Authors Adele Faber and Elaine Mazlish worked with noted child psychologist Haim Ginott. In running parenting workshops utilizing Ginott's ideas, they accumulated lots of great real-life stories from parents that they use to illustrate their advice in this book. The content of the book is based on the themes that emerged from their parenting workshops, and thus resonates well with parents who want practical, straight-forward advice.

This is a book that we keep handy on the nightstand and each of us picks it up again from time to time for a refresher (it's so easy to fall back into non-productive ways!)

Improving your communication with your children will help you to get them to do what you want them to do; to understand better how they feel about things; to help them become more responsible; and to get them to talk to you--a real key as your child grows older and enters the teen years.

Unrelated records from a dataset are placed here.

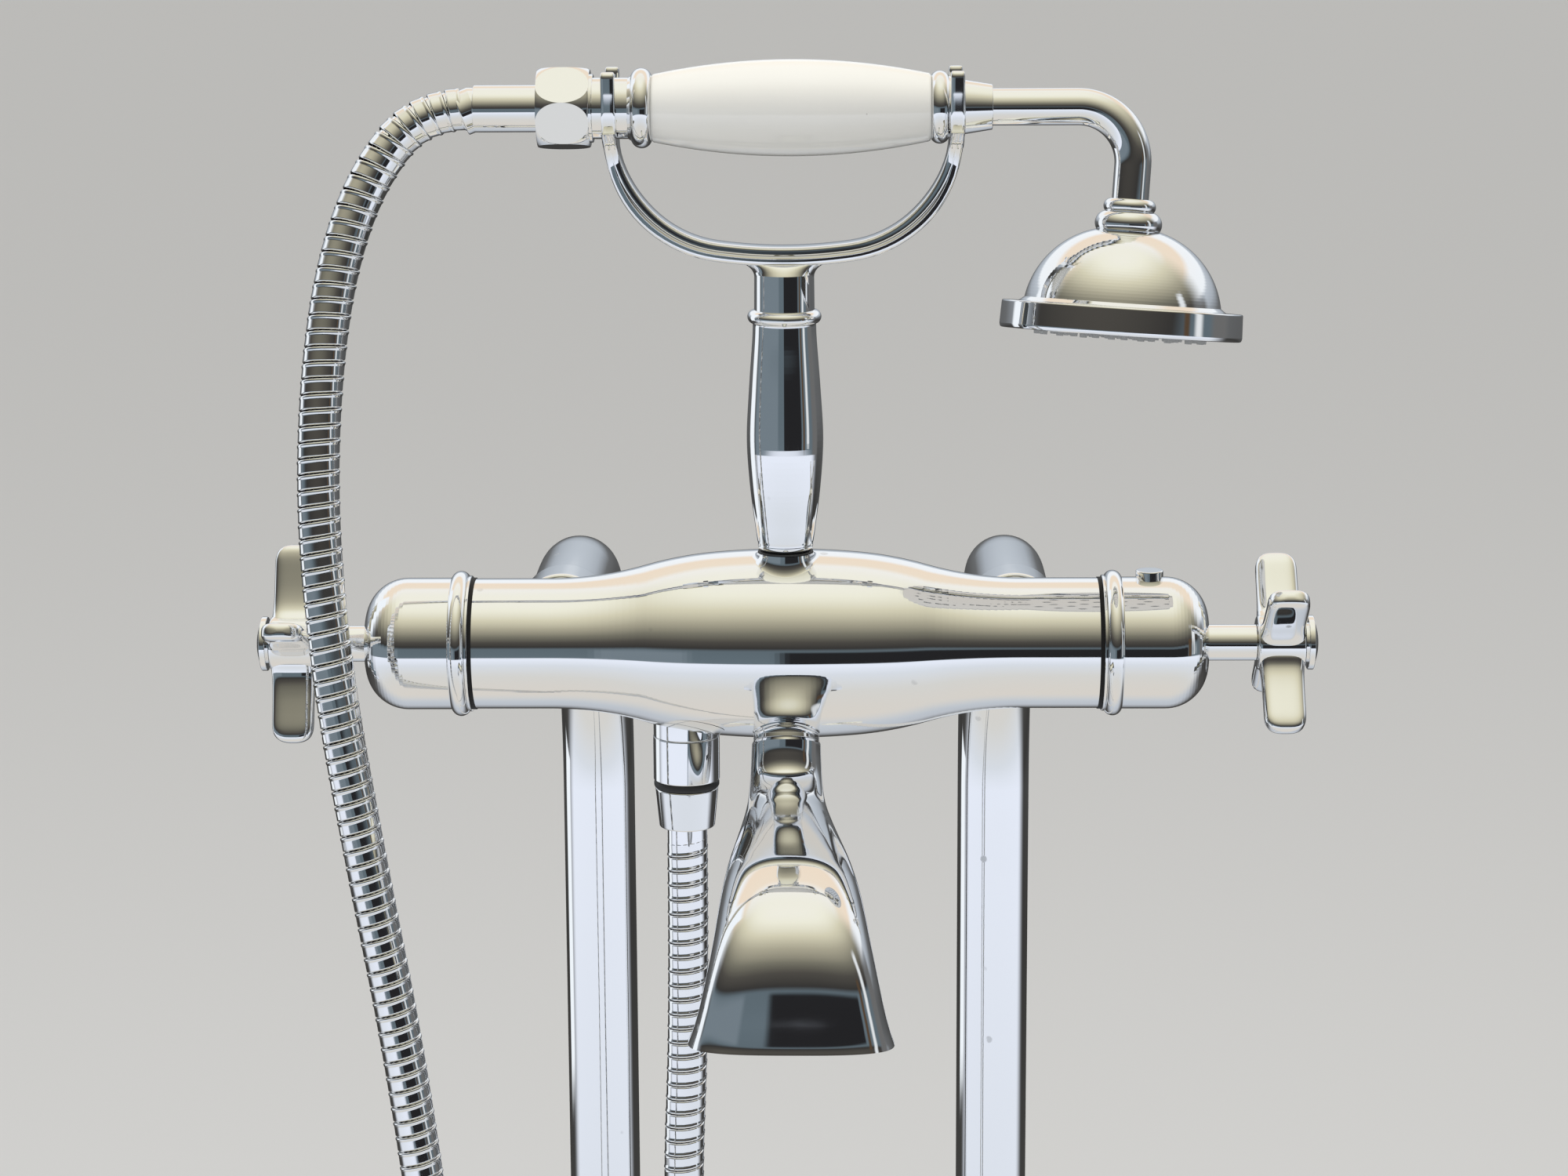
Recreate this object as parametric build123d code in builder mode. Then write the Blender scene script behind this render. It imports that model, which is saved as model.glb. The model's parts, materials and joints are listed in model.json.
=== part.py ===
from build123d import *
from math import asin, cos, degrees, pi, radians, sin, sqrt, tan
import os

os.makedirs("parts", exist_ok=True)

# A floor-standing bath and shower mixer with a telephone handset.
# Millimetres: X runs along the body, Y to the back, Z up from the floor.
# The origin is on the floor, midway between the two pillars.

# Where the main axes are
inlet_pitch = 150.0  # between the hot and the cold pillar
body_height = 780.0  # body axis above the floor
body_reach = 200.0  # body axis in front of the pillars
column_forward = 7.0  # cradle column in front of the body axis
handset_rise = 172.1  # handset axis above the body axis
handset_swing = 7.0  # degrees that the handset is turned in its forks
fit = 0.05  # radial clearance of a turned fit
joint_gap = 0.1  # between the flat faces of pieces that turn on each other

# Mixer body
bulge_r = 30.5
crown_arc_r = 260.0
crown_angle = 5.0
shoulder_arc_r = 120.0
shoulder_angle = 16.0
barrel_r = 21.0
body_half = 100.3
cartridge_bore_r = 15.0
cartridge_bore_depth = 40.3
chamber_r = 13.0

# Turning ends: shroud, bead ring, stem and cross handle, reaching out from the body's end
slip_ring_thick = 0.7
shroud_r = 21.2
shroud_wall = 2.3
shroud_lip_r = 22.0
shroud_lip = 1.4
shroud_out = 35.0
shroud_nose_r = 13.6
shroud_end_wall = 4.0
bead_ring_r = 23.4
bead_ring_width = 5.0
stem_r = 5.8
stem_out = 50.7
stop_ring_r = 12.0
stop_ring_out = 11.2
stop_ring_length = 10.0
spindle_r = 4.0
spindle_in = 6.3  # into the cartridge
spindle_out = 59.7
cartridge_head_r = 11.0
cartridge_head_out = 9.7
hub_r = 7.6
hub_length = 15.5
arm_count = 4
arm_reach = 32.0
arm_root_half = 4.7
arm_tip_half = 5.7
arm_tip_dome = 2.6
arm_width = 13.6
arm_round = 2.6
web_round = 3.2
right_lean = 40.0  # degrees of the first arm from upright, towards the back
left_lean = 20.0
screw_head_r = 3.6
screw_head = 2.5
screw_r = 2.0
disc_r = 8.75
disc_rim = 1.9
disc_height = 3.5
disc_gap = 0.8
plug_r = 3.9
plug_length = 3.4

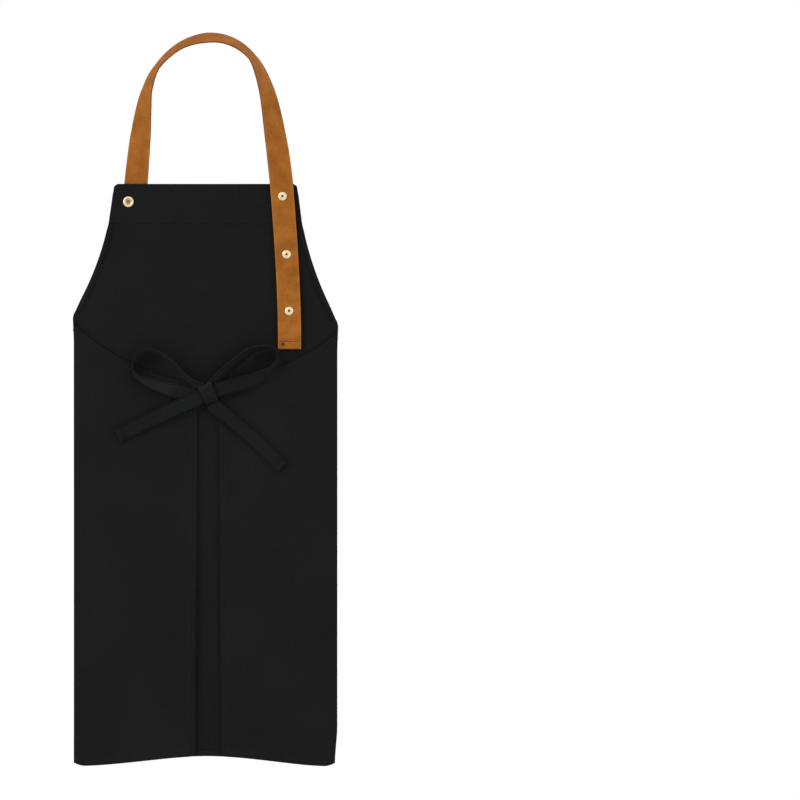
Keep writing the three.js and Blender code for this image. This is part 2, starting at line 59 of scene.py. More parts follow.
MM = 0.001
CLOTH = 0.8 * MM
LEATHER = 2.0 * MM
LAYER = 1.1 * MM  # one thickness of cloth and the air beside it
HEM_TURN = LAYER / 2  # radius of a hem's turned edge

panel_low, panel_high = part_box("front_panel")
BIB_TOP = panel_high.z
HEM_SAG = 12.5 * MM
HEM = panel_low.z + HEM_SAG
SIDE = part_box("right_side_fold")[1].x
BIB_SIDE = 119.5 * MM
ARMHOLE = {-1: 165 * MM, 1: 176 * MM}
ARMHOLE_EASE = 5.6 * MM
ARMHOLE_KNEE = 0.52
BIB_CORNER = 3.6 * MM  # radius of the bib's top corners
FOLD = 1.65 * MM  # radius of the cloth's middle layer round a side fold
FOLD_FLAT = SIDE - FOLD
FOLD_DROP = 20 * MM  # fall of the armhole's edge as it passes round the fold
FLAP_EDGE = {-1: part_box("left_flap")[1].x, 1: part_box("right_flap")[0].x}
WAIST = BIB_TOP - 262 * MM
POCKET_LOW, POCKET_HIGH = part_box("front_pocket")

FACING_DEPTH = 50 * MM
EDGE_HEM = 6.5 * MM
BOTTOM_HEM = 8 * MM
STITCH_INSET = 1.3 * MM  # hem's inner edge to its row of stitches
STITCH_PITCH = 3.1 * MM

PANEL_MIDDLE = CLOTH / 2
STRAP_WIDTH = 30.5 * MM
TIE_WIDTH = 18 * MM
KNOT = (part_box("knot_wrap")[0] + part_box("knot_wrap")[1]) / 2
KNOT_TURN = math.radians(25)

NAMES = {-1: "left", 1: "right"}
JOINT = {j["name"]: j for j in frame["joints"]}


# ------------------------------------------------------------------ small tools

def deselect():
    if bpy.context.object and bpy.context.object.mode != "OBJECT":
        bpy.ops.object.mode_set(mode="OBJECT")
    bpy.ops.object.select_all(action="DESELECT")


def only(piece):
    deselect()
    piece.select_set(True)
    bpy.context.view_layer.objects.active = piece


def edit(piece):
    only(piece)
    bpy.ops.object.mode_set(mode="EDIT")
    bpy.ops.mesh.select_all(action="SELECT")


def smooth(start, end, value):
    t = min(max((value - start) / (end - start), 0.0), 1.0)
    return t * t * (3 - 2 * t)


def mix(a, b, share):
    return a + (b - a) * share


def recalculate(piece):
    edit(piece)
    bpy.ops.mesh.normals_make_consistent(inside=False)
    bpy.ops.object.mode_set(mode="OBJECT")


def soften(piece, degrees=60):
    only(piece)
    bpy.ops.object.shade_smooth_by_angle(angle=math.radians(degrees))


def grid_piece(name, columns, rows, place):
    """A grid bent into place. place(u, v), with u and v from 0 to 1, gives a point, its
    flat place on the cloth, and its distance from the nearest row of stitches."""
    deselect()
    bpy.ops.mesh.primitive_grid_add(x_subdivisions=columns, y_subdivisions=rows, size=1)
    piece = bpy.context.object
    piece.name = piece.data.name = name
    mesh = piece.data
    seam = mesh.attributes.new("seam", "FLOAT", "POINT")
    cloth = []
    for vertex in mesh.vertices:
        point, flat, stitch = place(vertex.co.x + 0.5, vertex.co.y + 0.5)
        vertex.co = point
        seam.data[vertex.index].value = stitch
        cloth.append(flat)
    layer = mesh.uv_layers.active.data
    for loop in mesh.loops:
        layer[loop.index].uv = cloth[loop.vertex_index]
    return piece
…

*If you have more than one child, check out Faber and Mazlish's Siblings Without Rivalry: How to Help Your Children Live Together so You Can Live Too, which is really the chapter on sibling rivalry that grew too large to fit into How to Talk!

Rating: 4 stars
Summary: Listen to Their Advice
Review: This is a great book and has helped so much in my home and is especially handy with the under 6-year-old child. I found that instead of trying to remember what I should say when, I wrote many tips on index cards and put them in different areas throughout the house. It kept me tuned-in on what to say when until I had used them enough to remember them and sound natural. Also recommended: Emotional Intelligence, by Daniel Goleman and Mommy-CEO, BUY THE REVISED EDITION, (it is a family book with lots of contributors). Bravo for these three authors who finally gave us a reason to live a normal life while we raise normal kids in a hectic fast-paced world. Thanks so much!

Rating: 5 stars
Summary: The Communication Bible
Review: As a parent of 3 toddlers, I've read lots and this is by far the most useful, intelligent and common sense approach to communicating with anyone. If you read one book on parenting, this is it. It changed our lives. By practicing the concepts in this book, you will raise children that are self confident, curious and not afraid to communicate their feelings. Childrend want to tell you how they feel, the trick is learning how to respond. Now, of course, I watch our friends make far-reaching mistakes with their kids...but that's another book!

Rating: 5 stars
Summary: Best parenting book for frustrated parents
Review: My mother-in-law, who is a child psychologist, introduced me to this book. She's been using it for years in her practice. I have been irritated by other books that seem to talk exclusively about how to help children while ignoring parents' needs. This book has great real-life examples and doesn't come down on stressed out parents for getting angry or saying dumb things. Instead, it gives practical exercises and rules for helping your relationship. Some of them are hard to do. Habits are hard to change. But it has made a world of difference between me and my 3-year-old. I'm so glad to have read this book so early in her life. I think it will spare us some of the heartache my mother and I experienced, mostly due to poor communication skills.

Rating: 4 stars
Summary: Little Secrets - Luv & Patience
Review: My in-depth study on the psychology of childrens' minds reveal the facts that their attitudes are solely dependent on their circumstances and their upbringing levels at home & school. It's one thing sure any kid require is 'Love, patience & Self Esteem.' Communication is proven skill. Talking n Listening to kids simply doesn't mean communication but Understanding with luv and patience is the key to successful parenting. This book by How to Talk So Kids Will Listen and Listen So Kids Will Talk by Adele Faber & Elaine Mazlish has even been adopted by many parents in their day to day upbringing of kids. Parenting is made less stressful by the authors as the book deals with coping with parental frustrations and negative attitudes of kids. The child would not develop warm relationship due to damaged sense of self. The need for positive self regard is obvious in the illustrated book. The higher children's self esteem, the more secure, decisive, friendly, trusting, cheerful, optimistic and purposeful they are. Child's willingful cooperation, setting limits, alternate punishments are all the points covered up so effectively that parenting becomes more a joy to bring up kids. The book is a use alone or workshops/parental groups as its excellent exercises will improve ability as a parent to talk and problem-solve with your children. Afterall, children need continuity of guidance and when they learn the consequences of their acts, it teaches them to be responsible for what they do. A great reference book for parents on their shelves - bedroom or kitchen, whatever be!